Sadly for the Bilzerians, harder times have at last arrived.
In a lawsuit filed by a former Ignite executive against the company, vice-president Curtis Heffernan alleges he was fired for trying to “flag a proposal to misclassify a government Paycheck Protection Program (PPP) loan as ‘miscellaneous income’,” according to Law360. This legal action has brought to light some of the claims against Bilzerian.
They include traveling the world with a “harem of models” that “would make Hugh Hefner jealous,” with Bilzerian expecting Ignite to cover all the costs. Another is that Bilzerian pressured Heffernan to approve “$350,000 in expenditures on Bilzerian’s Los Angeles home, including a paintball field, a rock climbing wall, a game room and a $15,000 ping pong table.”

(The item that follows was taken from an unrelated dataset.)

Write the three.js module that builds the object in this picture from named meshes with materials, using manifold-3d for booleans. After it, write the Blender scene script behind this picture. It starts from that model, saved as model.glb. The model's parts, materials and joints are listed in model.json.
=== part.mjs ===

Law360 reports that Bilzerian claimed business-related pool parties thrown at his home justified the above costs. Speaking of his home, Ignite has been paying for that too! And at $200,000 a month, that’s quite the rent to absorb when your company reported a net loss of $50 million in 2019. Unsurprisingly to all except perhaps Bilzerian, the former CEO has since been fired.
Even so, Bilzarian’s tenure with Ignite is a case study in how easily the legal cannabis industry can go astray.
It doesn’t take TMZ-worthy extravagance to see that many of the wealthy, white, male executives anchoring the biggest operations in the market are in this for the profit and the profit alone. With moral concerns suspended for a moment, who can blame them? The way the industry has been engineered, those with immediate resources are poised to flourish. Ironically, the very people supposedly meant to benefit from cannabis legalization are thus instead left once more on the outside looking in.
Even for those who have successfully navigated the challenges of city and county equity programs mean to give those most negatively impacted by past drug policy (meaning Black and brown communities) the first chance at opening a legal business, oftentimes a wealthy, external partner is required. What’s left is people like Dan Bilzerian, who buy their way into relevance with no regard for the very thing they’re supposedly in business to do.
Enough with the Dan Bilzerians. It’s time to learn some new names, don’t you think?